(Entries with parts and joints)

----------

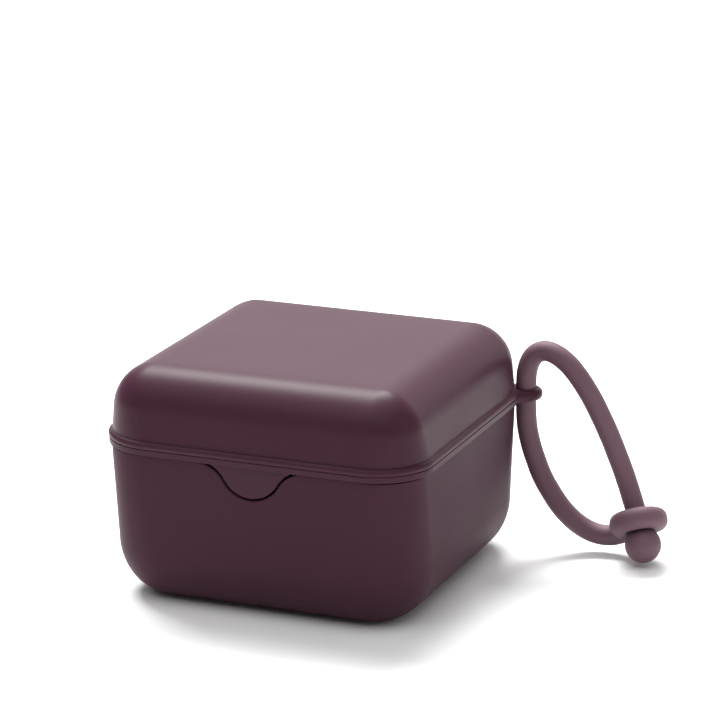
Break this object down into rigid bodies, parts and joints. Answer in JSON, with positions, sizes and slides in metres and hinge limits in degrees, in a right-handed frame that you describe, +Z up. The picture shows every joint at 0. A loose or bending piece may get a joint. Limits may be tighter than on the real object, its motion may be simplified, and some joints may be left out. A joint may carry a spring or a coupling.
{
  "type": "pacifier sterilizer case",
  "caption": "Square case with round edges, hinged domed lid and front tongue, drain tray over a water space inside, and a silicone carrying strap through an eyelet.",
  "frame": {"origin": "middle of the flat foot under the base, on the surface that the case stands on", "axes": "+Z up, -Y towards the front with the tongue, +X towards the side that the strap hangs on"},
  "size_m": [0.1201, 0.0872, 0.0576],
  "materials": {
    "base_plastic": "satin moulded polypropylene, plum",
    "lid_plastic": "satin moulded polypropylene, plum",
    "tray_plastic": "satin moulded polypropylene, plum",
    "pin_plastic": "satin moulded polypropylene, plum",
    "strap_silicone": "matte moulded silicone, plum"
  },
  "bodies": {
    "base": {"base_shell": "base_plastic", "hinge_pin_left": "pin_plastic", "hinge_pin_right": "pin_plastic"},
    "lid": {"lid_shell": "lid_plastic"},
    "tray": {"drain_tray": "tray_plastic", "tray_edge": "tray_plastic", "tray_feet": "tray_plastic"},
    "strap": {"strap_cord": "strap_silicone", "strap_ring": "strap_silicone", "strap_ball": "strap_silicone"}
  },
  "joints": [
    {"name": "lid_hinge", "type": "hinge", "parent": "base", "child": "lid", "pos_m": [0, 0.0436, 0.037], "axis": [-1, 0, 0], "range_deg": [0, 105]},
    {"name": "tray_lift", "type": "slide", "parent": "base", "child": "tray", "axis": [0, 0, 1], "range_m": [0, 0.02]},
    {"name": "strap_swing", "type": "hinge", "parent": "lid", "child": "strap", "pos_m": [0.04155, 0.03451, 0.0397], "axis": [0, 0, 1], "range_deg": [-25, 45]}
  ]
}
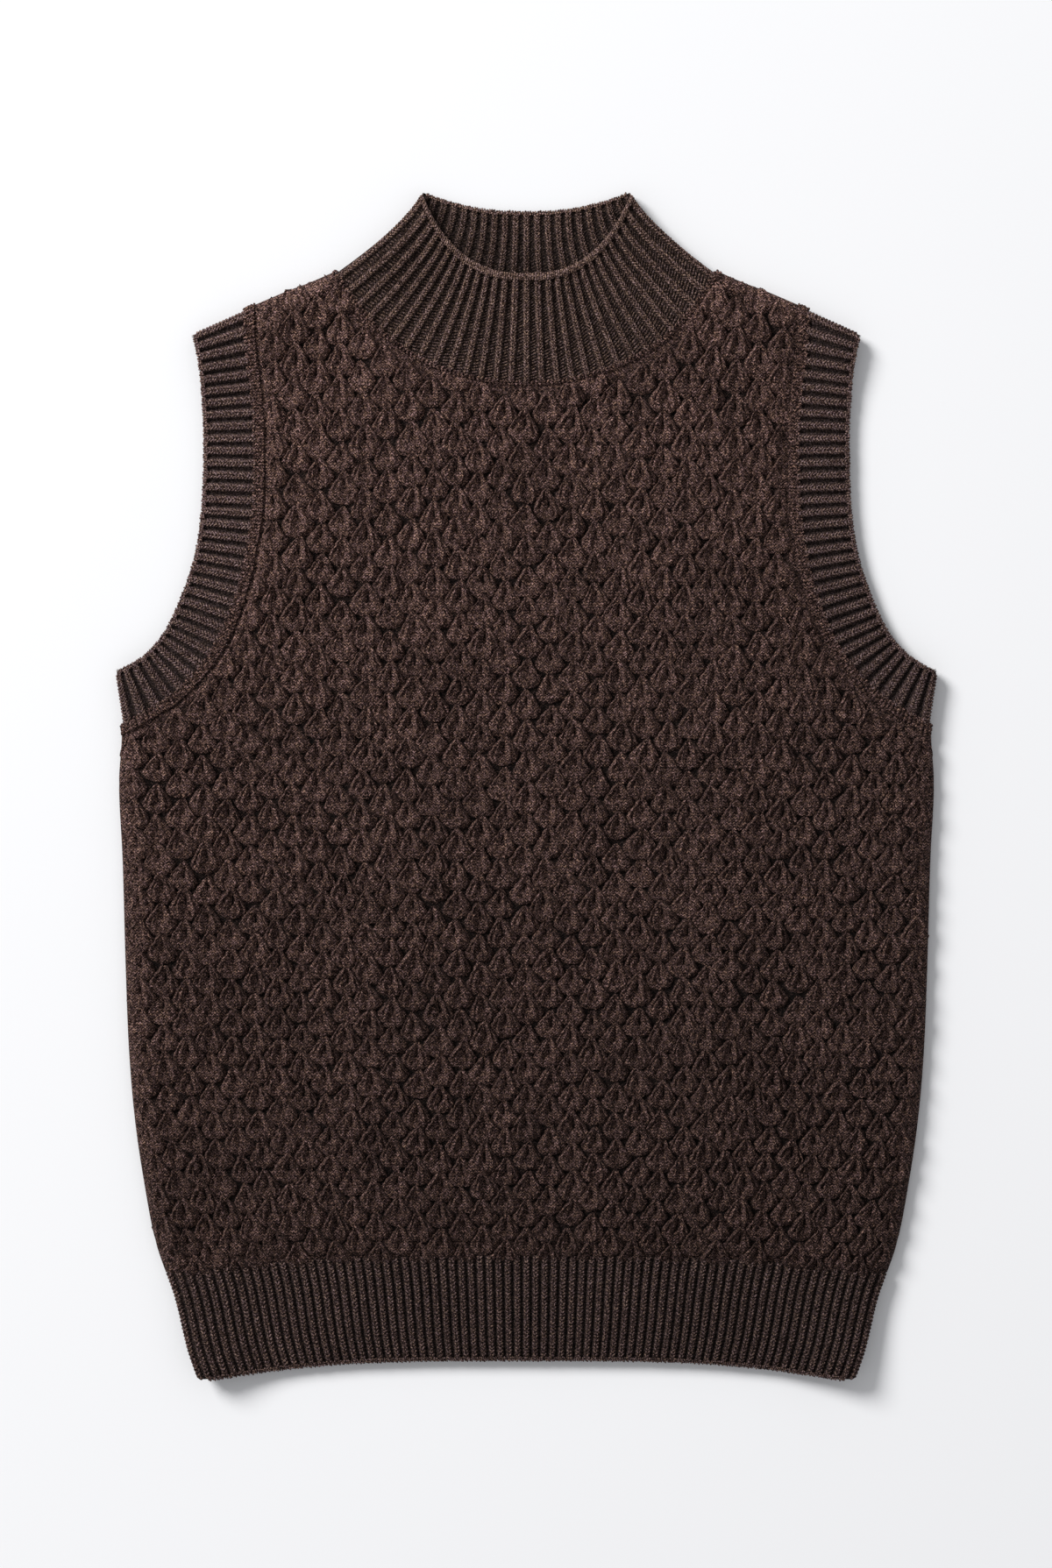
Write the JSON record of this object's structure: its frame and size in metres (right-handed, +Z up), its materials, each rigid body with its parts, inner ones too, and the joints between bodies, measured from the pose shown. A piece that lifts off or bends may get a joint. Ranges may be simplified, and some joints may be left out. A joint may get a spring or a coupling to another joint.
{
  "type": "knitted sweater vest",
  "caption": "Sleeveless sweater in an all-over leaf stitch with a ribbed stand-up collar, ribbed armholes and a deep ribbed hem, laid flat with its front up.",
  "frame": {"origin": "middle of the garment's box, on the surface that it lies on", "axes": "+Y from the hem to the neck, +X to the wearer's left, +Z up out of the front of the garment"},
  "size_m": [0.5208, 0.7487, 0.0167],
  "materials": {
    "body_knit": "heathered dark brown wool, knitted in raised leaves, matte with a soft nap",
    "hem_rib": "heathered dark brown wool in narrow vertical ribs, matte with a soft nap",
    "collar_rib": "heathered dark brown wool in ribs that widen towards the seam, matte with a soft nap",
    "armhole_rib": "heathered dark brown wool in ribs across the band, matte with a soft nap"
  },
  "bodies": {
    "root": {"front_panel": "body_knit", "back_panel": "body_knit", "hem_rib_front": "hem_rib", "hem_rib_back": "hem_rib", "collar_rib": "collar_rib", "armhole_rib_left": "armhole_rib", "armhole_rib_right": "armhole_rib"}
  },
  "joints": []
}
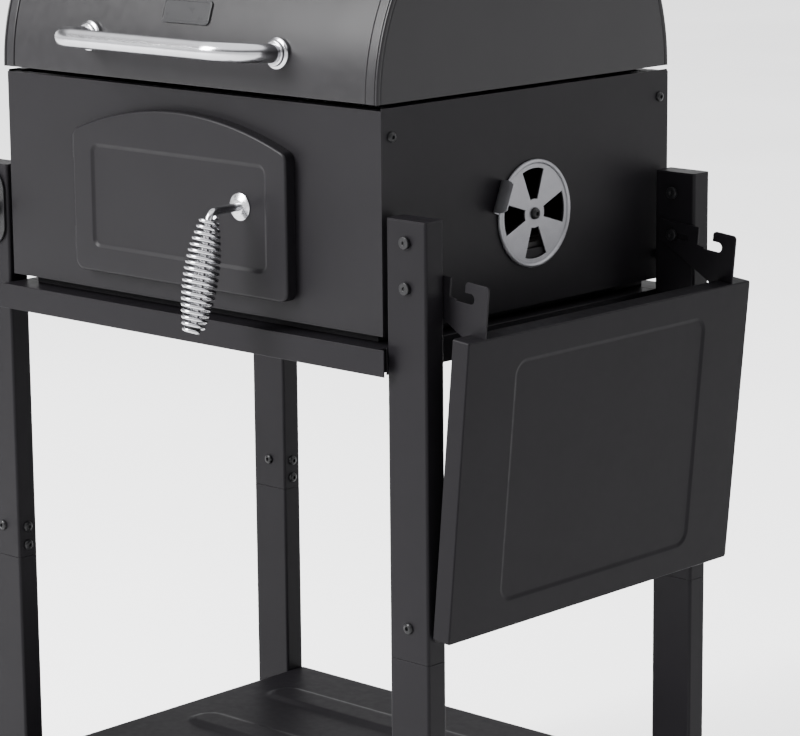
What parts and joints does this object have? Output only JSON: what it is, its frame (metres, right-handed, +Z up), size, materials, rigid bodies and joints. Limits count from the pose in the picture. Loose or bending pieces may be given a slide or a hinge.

----------

## Goal of the exercise
Reproduce every line of the material above exactly.

## Exercise solution
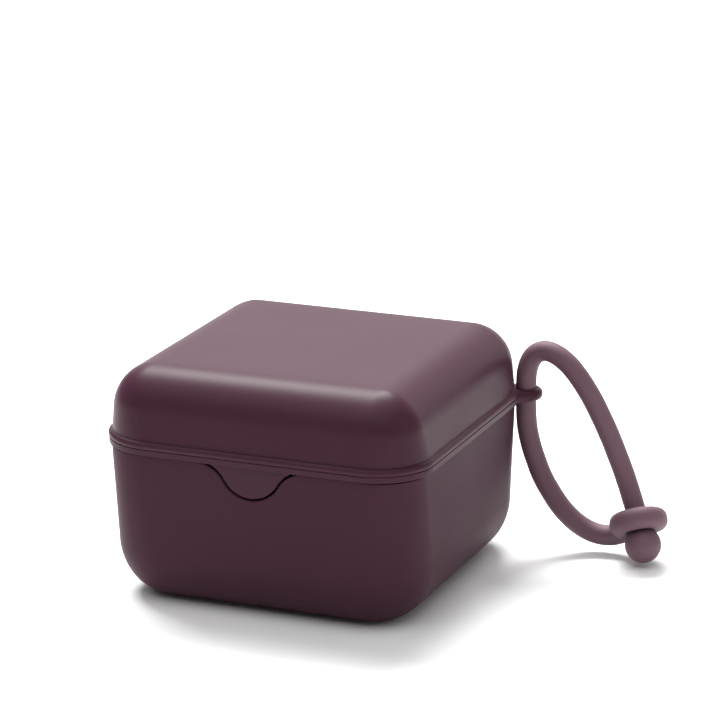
Break this object down into rigid bodies, parts and joints. Answer in JSON, with positions, sizes and slides in metres and hinge limits in degrees, in a right-handed frame that you describe, +Z up. The picture shows every joint at 0. A loose or bending piece may get a joint. Limits may be tighter than on the real object, its motion may be simplified, and some joints may be left out. A joint may carry a spring or a coupling.
{
  "type": "pacifier sterilizer case",
  "caption": "Square case with round edges, hinged domed lid and front tongue, drain tray over a water space inside, and a silicone carrying strap through an eyelet.",
  "frame": {"origin": "middle of the flat foot under the base, on the surface that the case stands on", "axes": "+Z up, -Y towards the front with the tongue, +X towards the side that the strap hangs on"},
  "size_m": [0.1201, 0.0872, 0.0576],
  "materials": {
    "base_plastic": "satin moulded polypropylene, plum",
    "lid_plastic": "satin moulded polypropylene, plum",
    "tray_plastic": "satin moulded polypropylene, plum",
    "pin_plastic": "satin moulded polypropylene, plum",
    "strap_silicone": "matte moulded silicone, plum"
  },
  "bodies": {
    "base": {"base_shell": "base_plastic", "hinge_pin_left": "pin_plastic", "hinge_pin_right": "pin_plastic"},
    "lid": {"lid_shell": "lid_plastic"},
    "tray": {"drain_tray": "tray_plastic", "tray_edge": "tray_plastic", "tray_feet": "tray_plastic"},
    "strap": {"strap_cord": "strap_silicone", "strap_ring": "strap_silicone", "strap_ball": "strap_silicone"}
  },
  "joints": [
    {"name": "lid_hinge", "type": "hinge", "parent": "base", "child": "lid", "pos_m": [0, 0.0436, 0.037], "axis": [-1, 0, 0], "range_deg": [0, 105]},
    {"name": "tray_lift", "type": "slide", "parent": "base", "child": "tray", "axis": [0, 0, 1], "range_m": [0, 0.02]},
    {"name": "strap_swing", "type": "hinge", "parent": "lid", "child": "strap", "pos_m": [0.04155, 0.03451, 0.0397], "axis": [0, 0, 1], "range_deg": [-25, 45]}
  ]
}
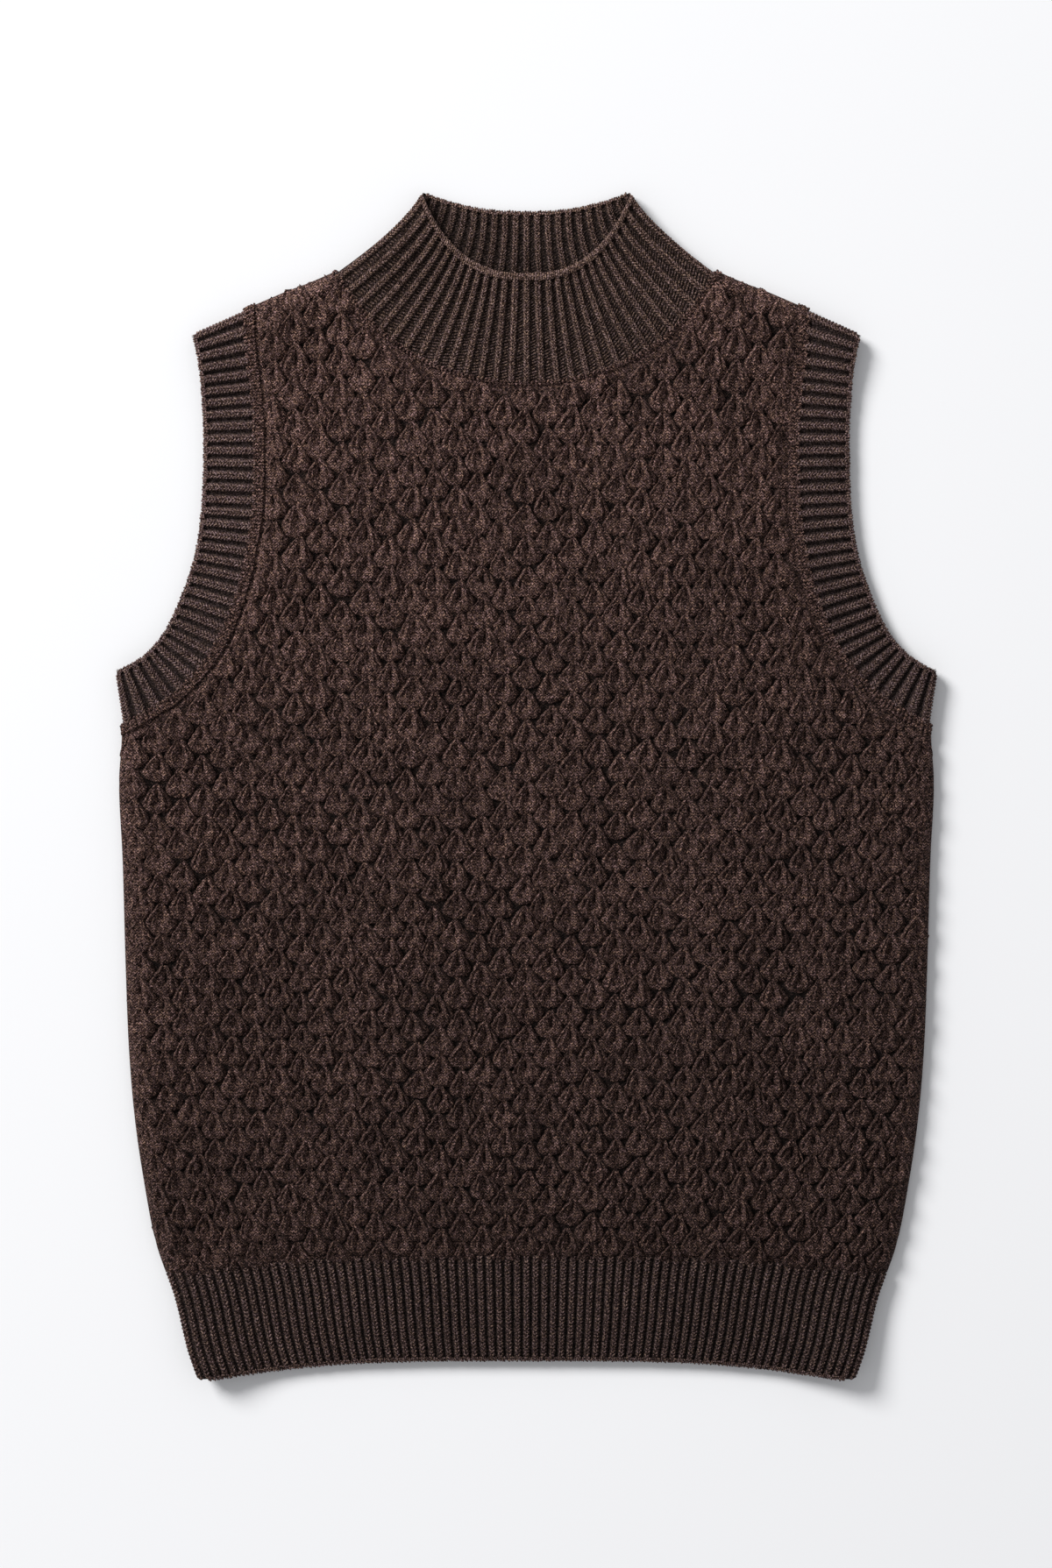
Write the JSON record of this object's structure: its frame and size in metres (right-handed, +Z up), its materials, each rigid body with its parts, inner ones too, and the joints between bodies, measured from the pose shown. A piece that lifts off or bends may get a joint. Ranges may be simplified, and some joints may be left out. A joint may get a spring or a coupling to another joint.
{
  "type": "knitted sweater vest",
  "caption": "Sleeveless sweater in an all-over leaf stitch with a ribbed stand-up collar, ribbed armholes and a deep ribbed hem, laid flat with its front up.",
  "frame": {"origin": "middle of the garment's box, on the surface that it lies on", "axes": "+Y from the hem to the neck, +X to the wearer's left, +Z up out of the front of the garment"},
  "size_m": [0.5208, 0.7487, 0.0167],
  "materials": {
    "body_knit": "heathered dark brown wool, knitted in raised leaves, matte with a soft nap",
    "hem_rib": "heathered dark brown wool in narrow vertical ribs, matte with a soft nap",
    "collar_rib": "heathered dark brown wool in ribs that widen towards the seam, matte with a soft nap",
    "armhole_rib": "heathered dark brown wool in ribs across the band, matte with a soft nap"
  },
  "bodies": {
    "root": {"front_panel": "body_knit", "back_panel": "body_knit", "hem_rib_front": "hem_rib", "hem_rib_back": "hem_rib", "collar_rib": "collar_rib", "armhole_rib_left": "armhole_rib", "armhole_rib_right": "armhole_rib"}
  },
  "joints": []
}
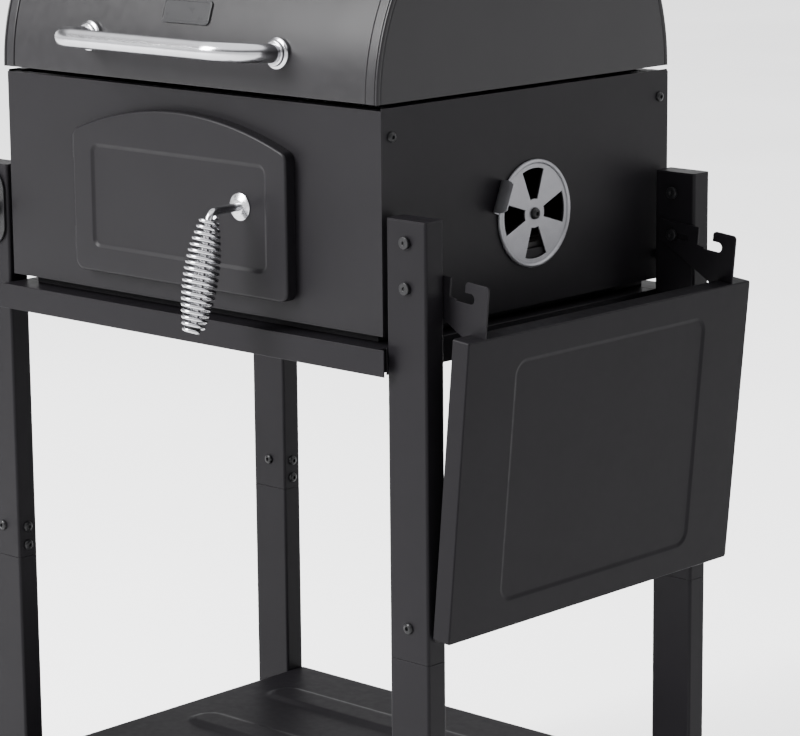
What parts and joints does this object have? Output only JSON: what it is, its frame (metres, right-handed, +Z up), size, materials, rigid bodies and joints. Limits count from the pose in the picture. Loose or bending pieces may be given a slide or a hinge.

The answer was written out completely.